- WHAT YOU HAVE TO DO
Reproduce verbatim the lines up to and including the one with "Rot = FreeCAD.Rotation", starting from the first.

- GIVEN INFORMATION
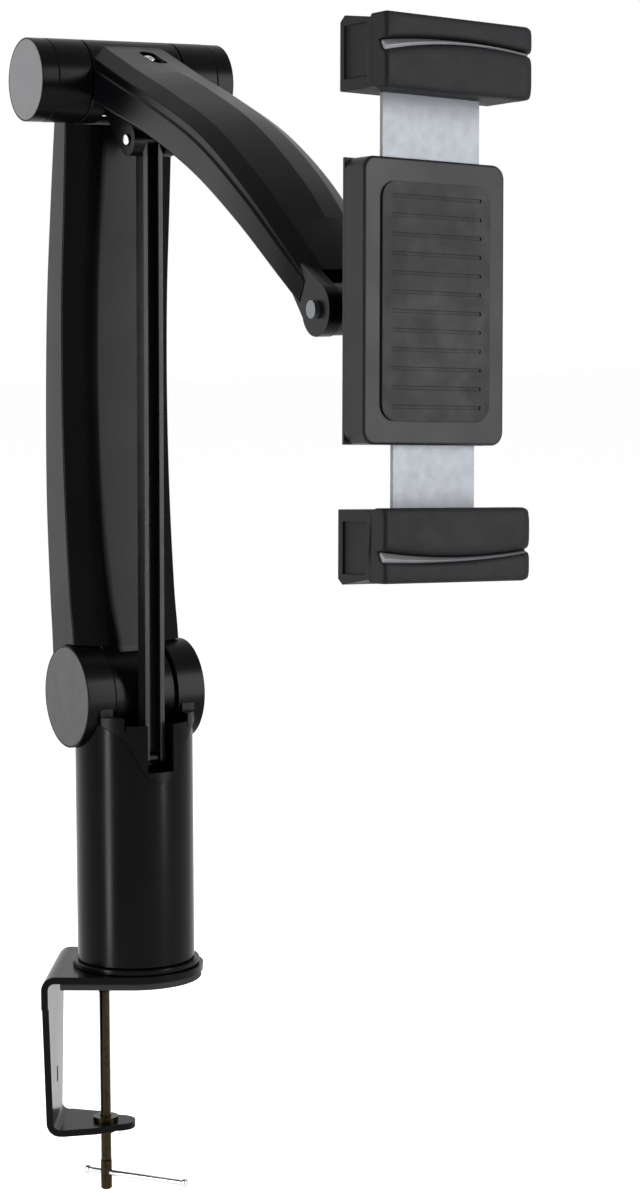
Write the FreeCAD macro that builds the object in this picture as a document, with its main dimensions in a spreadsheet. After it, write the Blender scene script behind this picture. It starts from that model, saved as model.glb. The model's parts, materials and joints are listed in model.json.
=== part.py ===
import FreeCAD, Part
import math
import os
import Sketcher

os.makedirs("parts", exist_ok=True)
doc = FreeCAD.newDocument("clamp_tablet_mount")
V = FreeCAD.Vector
Rot = FreeCAD.Rotation

driving = {
    "pole_r": 30.0,
    "pole_wall": 2.5,
    "pole_bottom": 10.6,
    "pole_top": 134.0,
    "hinge_y": 10.0,
    "low_hinge_z": 146.0,
    "high_hinge_y": 6.0,
    "arm_span": 310.0,
    "low_barrel_r": 26.0,
    "low_barrel_half": 31.0,
    "cap_deep": 2.0,
    "knuckle_r": 24.0,
    "knuckle_half": 16.9,
    "fork_half": 17.9,
    "high_barrel_r": 20.7,
    "eye_inner": 25.5,
    "eye_outer": 44.0,
    "arm_half": 30.0,
    "arm_wall": 3.0,
    "bevel_drop": 5.0,
    "bevel_from": 16.0,
    "hinge_bolt_r": 6.0,
    "running_gap": 0.05,
    "face_gap": 0.3,
    "link_y": -20.0,
    "link_low_z": 116.0,
    "link_half": 5.4,
    "link_depth": 8.0,
    "link_wall": 2.4,
    "link_pin_r": 2.5,
    "yoke_hub_r": 16.5,
    "yoke_half": 16.0,
    "lug_half": 12.0,
    "upper_half": 25.0,
    "upper_span": 253.5,
    "upper_drop": 26.4,
    "clamp_turn": -32.0,
    "plate_r": 34.5,
    "strap_t": 3.5,
    "pad_t": 3.5,
    "leg_x": 45.0,
    "tongue_z": 76.0,
    "tongue_tip": -1.3,
    "screw_x": -16.7,
    "screw_r": 2.9,
    "screw_low": 112.5,
    "bar_z": 103.7,
    "bar_r": 1.5,
    "bar_len": 60.0,
    "bar_turn": -23.7,
    "head_tilt": -2.6,
    "head_turn": 6.4,
    "head_roll": -2.2,
    "tilt_bolt_r": 4.0,
    "swivel_pin_r": 5.0,
    "roll_bolt_r": 3.0,
    "swivel_y": -24.0,
    "disc_front": -46.3,
    "house_half": 38.0,
    "house_tall": 60.0,
    "house_front": -61.3,
    "house_back": -48.1,
    "cover_back": -46.6,
    "jaw_half": 40.0,
    "jaw_low": 87.0,
    "jaw_top": 117.4,
    "jaw_front": -78.8,
    "jaw_rear": -46.8,
    "tablet_front": -70.8,
    "rod_r": 2.5,
    "rod_x": 31.0,
    "rod_y": -53.0,
}

sheet = doc.addObject("Spreadsheet::Sheet", "sizes")
for row, (alias, number) in enumerate(driving.items(), start=1):
    sheet.set("A%d" % row, alias.replace("_", " "))
    sheet.set("B%d" % row, repr(number))
    sheet.setAlias("B%d" % row, alias)
doc.recompute()


class Size:
    # a number together with the sheet expression that gives it
    def __init__(self, number, text):
        self.number = float(number)
        self.text = text

    def __add__(self, other):
        other = size(other)
        return Size(self.number + other.number, "(%s + %s)" % (self.text, other.text))

    def __radd__(self, other):
        return size(other) + self

    def __sub__(self, other):
        other = size(other)
        return Size(self.number - other.number, "(%s - %s)" % (self.text, other.text))

    def __rsub__(self, other):
        return size(other) - self

    def __mul__(self, other):
        other = size(other)
        return Size(self.number * other.number, "(%s * %s)" % (self.text, other.text))

    def __rmul__(self, other):
        return size(other) * self

    def __truediv__(self, other):
        other = size(other)
        return Size(self.number / other.number, "(%s / %s)" % (self.text, other.text))

    def __neg__(self):
        return Size(-self.number, "(0 - %s)" % self.text)


def size(value):
    if isinstance(value, Size):
        return value
    return Size(value, "(%s)" % repr(float(value)))


S = {}
for alias in driving:
    S[alias] = Size(driving[alias], "sizes.%s" % alias)


def set_size(obj, prop, value):
    value = size(value)
    setattr(obj, prop, value.number)
    obj.setExpression(prop, value.text)


def set_base(obj, x, y, z, rotation=None):
    spot = [size(x), size(y), size(z)]
    base = V(spot[0].number, spot[1].number, spot[2].number)
    obj.Placement = FreeCAD.Placement(base, rotation or Rot())
    for axis, value in zip("xyz", spot):
        obj.setExpression("Placement.Base." + axis, value.text)


ALONG = {"x": Rot(V(0, 1, 0), 90), "y": Rot(V(1, 0, 0), -90), "z": Rot()}


def rod(axis, x, y, z, radius, length):
    obj = doc.addObject("Part::Cylinder", "rod")
    set_size(obj, "Radius", radius)
    set_size(obj, "Height", length)
    set_base(obj, x, y, z, ALONG[axis])
    return obj


def rod_mid(axis, x, y, z, radius, half):
    half = size(half)
    spot = {"x": size(x), "y": size(y), "z": size(z)}
    spot[axis] = spot[axis] - half
    return rod(axis, spot["x"], spot["y"], spot["z"], radius, half * 2)


def block(x0, x1, y0, y1, z0, z1):
    obj = doc.addObject("Part::Box", "block")
    set_size(obj, "Length", size(x1) - x0)
    set_size(obj, "Width", size(y1) - y0)
    set_size(obj, "Height", size(z1) - z0)
    set_base(obj, x0, y0, z0)
    return obj


def join(pieces, label="join"):
    if len(pieces) == 1:
        return pieces[0]
    obj = doc.addObject("Part::MultiFuse", label)
    obj.Label = label
    obj.Shapes = pieces
    return obj


def meet(pieces, label="meet"):
    obj = doc.addObject("Part::MultiCommon", label)
    obj.Label = label
    obj.Shapes = pieces
    return obj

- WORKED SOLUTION
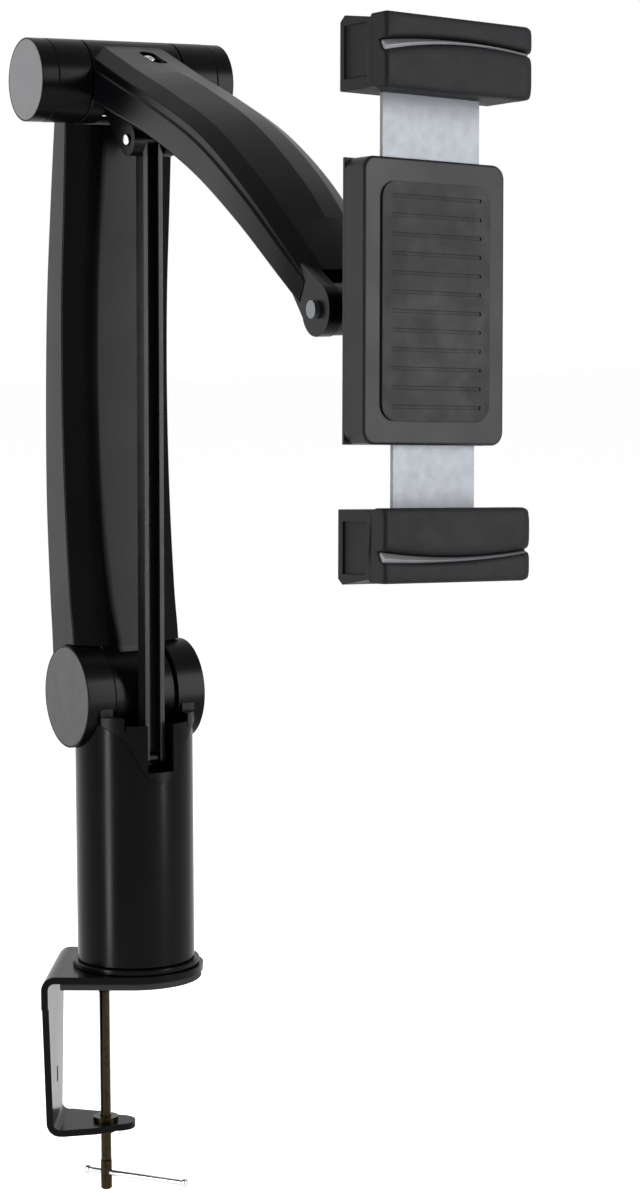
Write the FreeCAD macro that builds the object in this picture as a document, with its main dimensions in a spreadsheet. After it, write the Blender scene script behind this picture. It starts from that model, saved as model.glb. The model's parts, materials and joints are listed in model.json.
=== part.py ===
import FreeCAD, Part
import math
import os
import Sketcher

os.makedirs("parts", exist_ok=True)
doc = FreeCAD.newDocument("clamp_tablet_mount")
V = FreeCAD.Vector
Rot = FreeCAD.Rotation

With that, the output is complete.